* **Exercise goal**
For the material that follows, return exactly the lines from the one with "const armGap = leastSelfGap(armSpringSpan, armSpringCurls);" through the one with "SENSOR_WIDTH = 36.0", both ends included.

* **Available data**
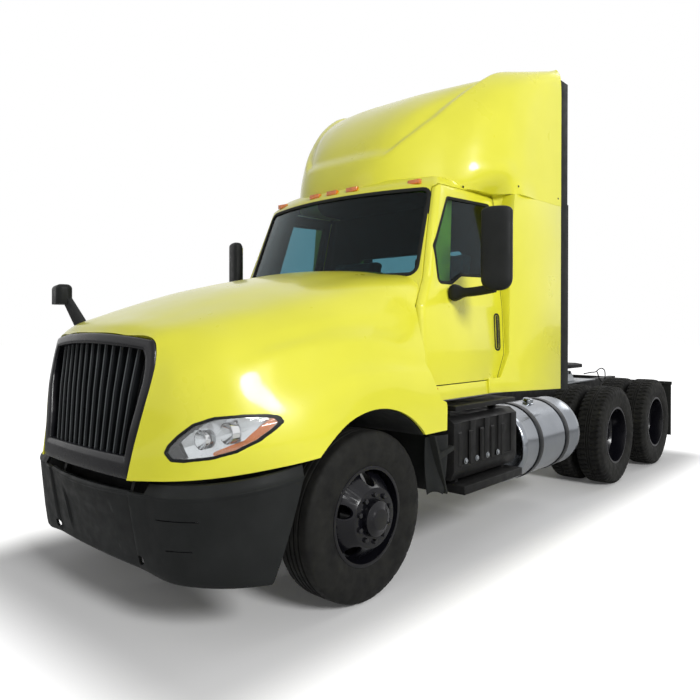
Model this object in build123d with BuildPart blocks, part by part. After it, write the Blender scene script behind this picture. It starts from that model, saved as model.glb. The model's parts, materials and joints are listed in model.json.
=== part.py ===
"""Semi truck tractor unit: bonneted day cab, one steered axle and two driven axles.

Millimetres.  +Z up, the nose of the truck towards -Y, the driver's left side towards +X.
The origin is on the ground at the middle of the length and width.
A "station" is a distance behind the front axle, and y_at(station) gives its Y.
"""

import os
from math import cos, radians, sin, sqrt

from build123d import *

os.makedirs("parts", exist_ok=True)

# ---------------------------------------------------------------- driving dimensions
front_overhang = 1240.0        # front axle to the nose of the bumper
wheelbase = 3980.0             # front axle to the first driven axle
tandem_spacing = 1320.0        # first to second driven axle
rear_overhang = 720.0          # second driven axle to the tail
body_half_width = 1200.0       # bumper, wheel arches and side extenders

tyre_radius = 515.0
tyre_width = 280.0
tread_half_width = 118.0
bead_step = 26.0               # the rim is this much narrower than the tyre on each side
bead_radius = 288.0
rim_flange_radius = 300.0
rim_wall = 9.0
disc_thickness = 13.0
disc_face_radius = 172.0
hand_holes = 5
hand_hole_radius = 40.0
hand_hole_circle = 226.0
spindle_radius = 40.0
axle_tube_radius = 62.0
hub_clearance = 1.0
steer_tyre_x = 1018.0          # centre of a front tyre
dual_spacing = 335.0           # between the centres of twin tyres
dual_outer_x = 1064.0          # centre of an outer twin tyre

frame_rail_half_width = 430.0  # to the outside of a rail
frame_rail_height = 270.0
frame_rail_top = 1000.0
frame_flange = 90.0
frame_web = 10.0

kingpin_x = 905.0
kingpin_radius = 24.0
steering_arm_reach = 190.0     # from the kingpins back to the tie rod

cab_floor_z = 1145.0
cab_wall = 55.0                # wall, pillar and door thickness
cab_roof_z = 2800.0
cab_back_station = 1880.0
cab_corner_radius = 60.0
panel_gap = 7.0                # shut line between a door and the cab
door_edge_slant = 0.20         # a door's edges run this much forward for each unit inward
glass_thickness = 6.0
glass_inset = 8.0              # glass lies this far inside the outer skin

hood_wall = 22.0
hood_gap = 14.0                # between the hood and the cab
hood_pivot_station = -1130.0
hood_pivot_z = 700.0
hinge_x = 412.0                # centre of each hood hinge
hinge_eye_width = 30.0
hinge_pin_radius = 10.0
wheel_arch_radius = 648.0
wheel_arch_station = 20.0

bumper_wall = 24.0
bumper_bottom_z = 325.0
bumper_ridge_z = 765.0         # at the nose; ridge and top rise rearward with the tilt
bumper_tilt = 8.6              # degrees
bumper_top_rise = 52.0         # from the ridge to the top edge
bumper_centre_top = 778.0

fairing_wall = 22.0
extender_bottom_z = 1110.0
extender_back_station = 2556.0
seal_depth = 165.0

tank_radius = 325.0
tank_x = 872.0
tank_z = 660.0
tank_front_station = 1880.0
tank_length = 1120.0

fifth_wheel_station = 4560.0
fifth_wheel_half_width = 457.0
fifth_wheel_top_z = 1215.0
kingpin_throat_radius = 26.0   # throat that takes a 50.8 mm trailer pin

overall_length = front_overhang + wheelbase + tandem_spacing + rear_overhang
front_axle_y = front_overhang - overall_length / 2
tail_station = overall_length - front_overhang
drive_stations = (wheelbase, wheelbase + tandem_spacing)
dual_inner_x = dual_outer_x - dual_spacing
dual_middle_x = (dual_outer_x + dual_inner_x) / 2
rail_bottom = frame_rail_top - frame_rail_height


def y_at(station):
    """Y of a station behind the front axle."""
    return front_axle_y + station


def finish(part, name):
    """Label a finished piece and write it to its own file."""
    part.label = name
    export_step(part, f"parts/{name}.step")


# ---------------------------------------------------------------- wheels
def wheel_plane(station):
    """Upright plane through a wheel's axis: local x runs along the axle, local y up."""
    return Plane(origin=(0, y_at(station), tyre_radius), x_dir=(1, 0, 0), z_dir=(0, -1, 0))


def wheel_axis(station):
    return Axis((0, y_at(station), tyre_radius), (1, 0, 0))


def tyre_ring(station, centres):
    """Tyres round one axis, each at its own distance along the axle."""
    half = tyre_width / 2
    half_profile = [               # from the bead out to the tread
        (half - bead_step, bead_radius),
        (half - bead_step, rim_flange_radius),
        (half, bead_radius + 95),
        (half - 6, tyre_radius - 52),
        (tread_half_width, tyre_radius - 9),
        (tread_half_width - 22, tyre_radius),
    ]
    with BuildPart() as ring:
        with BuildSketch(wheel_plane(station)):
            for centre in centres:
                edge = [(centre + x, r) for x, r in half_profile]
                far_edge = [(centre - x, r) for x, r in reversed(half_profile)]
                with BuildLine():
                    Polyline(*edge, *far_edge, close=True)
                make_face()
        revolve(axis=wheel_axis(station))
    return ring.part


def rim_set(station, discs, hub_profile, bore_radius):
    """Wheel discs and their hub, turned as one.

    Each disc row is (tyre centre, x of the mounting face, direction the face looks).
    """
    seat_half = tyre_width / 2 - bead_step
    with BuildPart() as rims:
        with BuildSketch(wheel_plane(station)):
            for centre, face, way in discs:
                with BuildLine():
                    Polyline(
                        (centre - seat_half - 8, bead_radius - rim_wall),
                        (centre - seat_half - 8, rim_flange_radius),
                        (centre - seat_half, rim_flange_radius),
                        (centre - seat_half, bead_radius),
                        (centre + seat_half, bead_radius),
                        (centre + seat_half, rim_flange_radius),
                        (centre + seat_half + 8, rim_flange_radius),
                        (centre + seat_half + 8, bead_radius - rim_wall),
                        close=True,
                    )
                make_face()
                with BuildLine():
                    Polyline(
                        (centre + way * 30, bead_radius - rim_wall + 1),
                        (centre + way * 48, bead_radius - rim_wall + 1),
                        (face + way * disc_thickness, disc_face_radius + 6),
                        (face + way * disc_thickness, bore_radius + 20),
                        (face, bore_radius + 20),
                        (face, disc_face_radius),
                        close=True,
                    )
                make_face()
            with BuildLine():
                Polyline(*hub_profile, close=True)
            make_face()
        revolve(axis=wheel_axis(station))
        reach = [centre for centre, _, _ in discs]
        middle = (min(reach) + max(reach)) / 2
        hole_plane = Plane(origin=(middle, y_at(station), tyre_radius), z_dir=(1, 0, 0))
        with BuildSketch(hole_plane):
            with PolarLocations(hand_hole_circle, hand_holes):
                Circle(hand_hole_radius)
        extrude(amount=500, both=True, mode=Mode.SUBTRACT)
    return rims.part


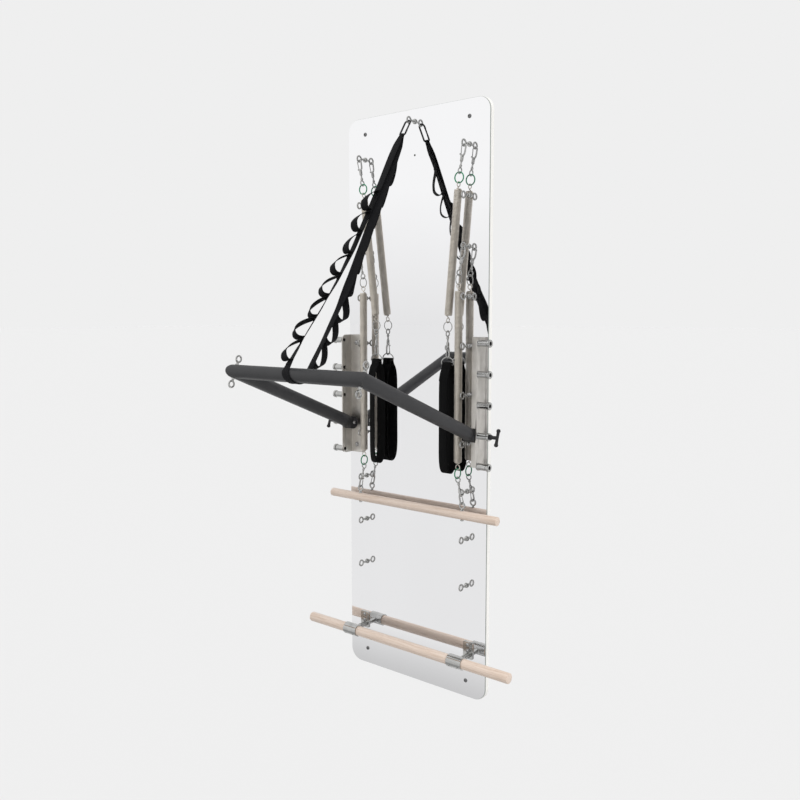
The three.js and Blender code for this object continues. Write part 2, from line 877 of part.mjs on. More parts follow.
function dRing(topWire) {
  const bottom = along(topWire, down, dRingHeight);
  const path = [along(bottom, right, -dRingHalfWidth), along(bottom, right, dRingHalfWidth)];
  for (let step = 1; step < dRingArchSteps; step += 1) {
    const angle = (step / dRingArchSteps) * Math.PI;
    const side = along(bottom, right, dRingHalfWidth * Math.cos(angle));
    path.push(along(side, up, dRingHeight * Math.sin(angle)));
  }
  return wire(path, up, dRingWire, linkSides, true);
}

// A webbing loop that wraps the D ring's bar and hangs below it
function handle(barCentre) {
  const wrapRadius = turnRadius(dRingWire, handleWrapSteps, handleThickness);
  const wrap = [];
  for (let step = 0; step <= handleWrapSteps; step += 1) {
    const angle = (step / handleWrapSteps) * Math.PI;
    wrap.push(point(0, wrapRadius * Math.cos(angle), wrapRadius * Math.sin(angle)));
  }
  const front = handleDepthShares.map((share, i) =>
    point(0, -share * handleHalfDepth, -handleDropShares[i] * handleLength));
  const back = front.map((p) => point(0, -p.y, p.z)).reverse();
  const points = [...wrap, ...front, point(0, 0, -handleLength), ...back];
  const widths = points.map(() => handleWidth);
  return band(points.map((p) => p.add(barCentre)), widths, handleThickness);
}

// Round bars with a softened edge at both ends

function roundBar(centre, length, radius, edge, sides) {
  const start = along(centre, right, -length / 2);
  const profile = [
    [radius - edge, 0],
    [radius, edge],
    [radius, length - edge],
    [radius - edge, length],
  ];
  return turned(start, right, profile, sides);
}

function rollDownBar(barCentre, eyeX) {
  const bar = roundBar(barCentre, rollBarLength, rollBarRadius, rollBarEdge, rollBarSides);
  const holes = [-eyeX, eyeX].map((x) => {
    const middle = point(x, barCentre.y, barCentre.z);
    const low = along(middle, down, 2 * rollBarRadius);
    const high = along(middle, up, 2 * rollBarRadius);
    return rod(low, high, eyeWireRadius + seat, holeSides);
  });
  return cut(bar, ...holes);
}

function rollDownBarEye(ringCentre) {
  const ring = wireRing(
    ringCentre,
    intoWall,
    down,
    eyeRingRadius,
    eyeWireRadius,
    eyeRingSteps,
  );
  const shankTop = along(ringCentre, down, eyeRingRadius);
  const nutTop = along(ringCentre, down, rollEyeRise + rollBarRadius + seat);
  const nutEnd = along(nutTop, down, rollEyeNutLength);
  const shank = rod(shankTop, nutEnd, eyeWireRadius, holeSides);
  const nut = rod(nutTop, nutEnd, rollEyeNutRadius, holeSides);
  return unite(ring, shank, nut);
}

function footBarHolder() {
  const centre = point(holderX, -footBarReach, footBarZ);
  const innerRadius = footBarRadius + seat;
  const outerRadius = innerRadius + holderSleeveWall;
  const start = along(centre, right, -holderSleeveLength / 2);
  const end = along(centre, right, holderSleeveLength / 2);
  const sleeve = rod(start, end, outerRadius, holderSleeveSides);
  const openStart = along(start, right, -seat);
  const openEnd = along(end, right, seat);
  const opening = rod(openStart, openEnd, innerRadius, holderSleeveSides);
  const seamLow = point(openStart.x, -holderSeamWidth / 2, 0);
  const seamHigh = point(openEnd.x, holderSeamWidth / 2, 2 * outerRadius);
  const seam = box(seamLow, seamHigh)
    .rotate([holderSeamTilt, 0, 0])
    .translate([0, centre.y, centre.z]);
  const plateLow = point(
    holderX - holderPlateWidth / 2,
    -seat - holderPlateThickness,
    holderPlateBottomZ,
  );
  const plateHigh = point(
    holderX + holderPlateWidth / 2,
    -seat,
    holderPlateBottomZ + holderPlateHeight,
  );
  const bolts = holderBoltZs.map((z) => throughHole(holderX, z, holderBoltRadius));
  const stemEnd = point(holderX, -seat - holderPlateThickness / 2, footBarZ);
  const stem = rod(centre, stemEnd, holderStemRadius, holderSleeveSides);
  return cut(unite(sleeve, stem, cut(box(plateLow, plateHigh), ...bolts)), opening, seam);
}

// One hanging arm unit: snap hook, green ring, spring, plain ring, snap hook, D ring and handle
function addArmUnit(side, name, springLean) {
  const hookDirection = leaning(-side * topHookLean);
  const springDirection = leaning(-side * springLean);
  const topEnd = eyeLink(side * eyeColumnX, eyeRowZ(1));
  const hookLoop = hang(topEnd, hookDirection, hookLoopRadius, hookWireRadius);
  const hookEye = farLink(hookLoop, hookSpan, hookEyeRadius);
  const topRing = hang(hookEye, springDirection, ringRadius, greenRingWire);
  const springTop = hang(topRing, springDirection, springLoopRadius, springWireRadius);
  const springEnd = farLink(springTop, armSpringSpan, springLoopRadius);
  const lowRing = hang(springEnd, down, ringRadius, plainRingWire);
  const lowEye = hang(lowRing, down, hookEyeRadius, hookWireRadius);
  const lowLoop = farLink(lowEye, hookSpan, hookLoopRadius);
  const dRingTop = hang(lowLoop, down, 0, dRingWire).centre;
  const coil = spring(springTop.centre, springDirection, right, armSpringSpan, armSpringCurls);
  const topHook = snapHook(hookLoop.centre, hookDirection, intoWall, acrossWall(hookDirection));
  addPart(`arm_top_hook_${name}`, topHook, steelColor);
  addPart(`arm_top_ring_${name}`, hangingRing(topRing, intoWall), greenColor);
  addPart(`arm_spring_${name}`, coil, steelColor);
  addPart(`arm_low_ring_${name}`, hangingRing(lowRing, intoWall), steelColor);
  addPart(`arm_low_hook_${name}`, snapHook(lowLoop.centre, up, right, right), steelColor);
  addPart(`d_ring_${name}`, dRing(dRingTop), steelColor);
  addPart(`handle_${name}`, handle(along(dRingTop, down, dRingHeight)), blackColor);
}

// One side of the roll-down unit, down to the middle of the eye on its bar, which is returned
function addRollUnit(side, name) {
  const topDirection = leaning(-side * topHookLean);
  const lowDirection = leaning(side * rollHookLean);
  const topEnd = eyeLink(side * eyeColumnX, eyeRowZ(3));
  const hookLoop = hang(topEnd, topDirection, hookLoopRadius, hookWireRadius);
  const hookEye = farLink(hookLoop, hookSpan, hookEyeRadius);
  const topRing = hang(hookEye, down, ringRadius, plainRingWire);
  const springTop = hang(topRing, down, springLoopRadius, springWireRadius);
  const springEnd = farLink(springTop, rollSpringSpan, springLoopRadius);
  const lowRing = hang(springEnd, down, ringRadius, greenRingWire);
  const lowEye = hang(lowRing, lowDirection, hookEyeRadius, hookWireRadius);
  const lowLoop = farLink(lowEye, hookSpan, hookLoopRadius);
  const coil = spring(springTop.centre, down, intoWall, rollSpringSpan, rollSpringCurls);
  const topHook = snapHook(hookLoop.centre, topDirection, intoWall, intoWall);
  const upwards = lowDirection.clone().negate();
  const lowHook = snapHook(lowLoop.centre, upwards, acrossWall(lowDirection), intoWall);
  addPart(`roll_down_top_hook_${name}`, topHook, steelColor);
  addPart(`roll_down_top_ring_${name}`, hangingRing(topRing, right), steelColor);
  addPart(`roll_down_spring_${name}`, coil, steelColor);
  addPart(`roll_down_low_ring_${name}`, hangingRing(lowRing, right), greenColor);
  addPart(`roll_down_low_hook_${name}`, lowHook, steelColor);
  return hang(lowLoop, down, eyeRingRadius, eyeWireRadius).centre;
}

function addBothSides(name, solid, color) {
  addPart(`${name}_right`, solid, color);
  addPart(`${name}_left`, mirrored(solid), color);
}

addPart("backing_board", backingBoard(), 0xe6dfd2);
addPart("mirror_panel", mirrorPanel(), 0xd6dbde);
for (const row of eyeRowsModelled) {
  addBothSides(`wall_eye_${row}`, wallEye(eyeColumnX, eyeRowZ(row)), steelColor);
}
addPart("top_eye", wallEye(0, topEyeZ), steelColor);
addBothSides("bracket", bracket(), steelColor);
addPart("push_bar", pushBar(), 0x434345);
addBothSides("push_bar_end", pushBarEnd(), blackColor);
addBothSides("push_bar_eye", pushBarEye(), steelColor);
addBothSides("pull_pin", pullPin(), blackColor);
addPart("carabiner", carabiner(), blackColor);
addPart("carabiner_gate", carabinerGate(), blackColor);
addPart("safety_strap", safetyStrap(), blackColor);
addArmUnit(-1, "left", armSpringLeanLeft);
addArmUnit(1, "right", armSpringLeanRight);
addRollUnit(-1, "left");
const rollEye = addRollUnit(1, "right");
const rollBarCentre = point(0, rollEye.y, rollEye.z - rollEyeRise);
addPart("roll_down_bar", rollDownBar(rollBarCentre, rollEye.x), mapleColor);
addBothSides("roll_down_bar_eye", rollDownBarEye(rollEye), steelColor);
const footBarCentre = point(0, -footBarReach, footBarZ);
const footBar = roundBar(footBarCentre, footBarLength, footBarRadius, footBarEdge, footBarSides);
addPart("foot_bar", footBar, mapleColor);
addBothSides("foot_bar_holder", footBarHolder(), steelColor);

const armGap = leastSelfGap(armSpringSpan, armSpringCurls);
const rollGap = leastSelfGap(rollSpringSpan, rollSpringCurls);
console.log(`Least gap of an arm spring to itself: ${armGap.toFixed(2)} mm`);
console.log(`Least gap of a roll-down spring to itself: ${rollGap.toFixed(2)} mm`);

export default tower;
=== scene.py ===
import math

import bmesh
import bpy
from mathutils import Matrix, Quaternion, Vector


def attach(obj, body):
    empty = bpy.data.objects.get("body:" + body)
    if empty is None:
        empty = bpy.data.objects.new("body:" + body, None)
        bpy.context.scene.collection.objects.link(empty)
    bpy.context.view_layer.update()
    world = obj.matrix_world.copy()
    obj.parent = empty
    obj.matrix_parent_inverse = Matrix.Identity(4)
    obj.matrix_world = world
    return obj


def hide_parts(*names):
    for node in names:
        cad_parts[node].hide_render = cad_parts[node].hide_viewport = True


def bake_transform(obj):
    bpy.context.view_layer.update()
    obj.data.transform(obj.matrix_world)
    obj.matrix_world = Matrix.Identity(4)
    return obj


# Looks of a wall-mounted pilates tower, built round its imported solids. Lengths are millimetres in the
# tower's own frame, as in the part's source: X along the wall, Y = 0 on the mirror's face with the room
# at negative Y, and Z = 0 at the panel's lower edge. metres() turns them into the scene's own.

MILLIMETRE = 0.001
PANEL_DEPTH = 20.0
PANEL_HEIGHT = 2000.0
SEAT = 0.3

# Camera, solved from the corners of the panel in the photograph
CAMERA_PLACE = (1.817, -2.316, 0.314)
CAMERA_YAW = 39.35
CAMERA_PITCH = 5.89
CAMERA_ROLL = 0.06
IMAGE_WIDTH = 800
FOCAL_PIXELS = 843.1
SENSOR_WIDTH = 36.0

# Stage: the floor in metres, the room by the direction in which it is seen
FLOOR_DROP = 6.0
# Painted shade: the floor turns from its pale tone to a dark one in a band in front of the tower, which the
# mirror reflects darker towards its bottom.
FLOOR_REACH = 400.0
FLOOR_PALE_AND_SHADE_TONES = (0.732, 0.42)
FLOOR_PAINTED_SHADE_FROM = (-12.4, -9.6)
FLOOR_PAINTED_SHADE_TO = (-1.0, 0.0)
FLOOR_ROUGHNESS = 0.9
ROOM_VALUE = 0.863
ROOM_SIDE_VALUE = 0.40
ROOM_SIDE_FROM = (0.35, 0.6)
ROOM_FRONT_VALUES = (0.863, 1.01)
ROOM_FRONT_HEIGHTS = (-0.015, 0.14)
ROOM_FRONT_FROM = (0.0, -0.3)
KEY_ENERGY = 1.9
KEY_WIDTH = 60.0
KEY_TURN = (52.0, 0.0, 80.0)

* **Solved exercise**
const armGap = leastSelfGap(armSpringSpan, armSpringCurls);
const rollGap = leastSelfGap(rollSpringSpan, rollSpringCurls);
console.log(`Least gap of an arm spring to itself: ${armGap.toFixed(2)} mm`);
console.log(`Least gap of a roll-down spring to itself: ${rollGap.toFixed(2)} mm`);

export default tower;
=== scene.py ===
import math

import bmesh
import bpy
from mathutils import Matrix, Quaternion, Vector


def attach(obj, body):
    empty = bpy.data.objects.get("body:" + body)
    if empty is None:
        empty = bpy.data.objects.new("body:" + body, None)
        bpy.context.scene.collection.objects.link(empty)
    bpy.context.view_layer.update()
    world = obj.matrix_world.copy()
    obj.parent = empty
    obj.matrix_parent_inverse = Matrix.Identity(4)
    obj.matrix_world = world
    return obj


def hide_parts(*names):
    for node in names:
        cad_parts[node].hide_render = cad_parts[node].hide_viewport = True


def bake_transform(obj):
    bpy.context.view_layer.update()
    obj.data.transform(obj.matrix_world)
    obj.matrix_world = Matrix.Identity(4)
    return obj


# Looks of a wall-mounted pilates tower, built round its imported solids. Lengths are millimetres in the
# tower's own frame, as in the part's source: X along the wall, Y = 0 on the mirror's face with the room
# at negative Y, and Z = 0 at the panel's lower edge. metres() turns them into the scene's own.

MILLIMETRE = 0.001
PANEL_DEPTH = 20.0
PANEL_HEIGHT = 2000.0
SEAT = 0.3

# Camera, solved from the corners of the panel in the photograph
CAMERA_PLACE = (1.817, -2.316, 0.314)
CAMERA_YAW = 39.35
CAMERA_PITCH = 5.89
CAMERA_ROLL = 0.06
IMAGE_WIDTH = 800
FOCAL_PIXELS = 843.1
SENSOR_WIDTH = 36.0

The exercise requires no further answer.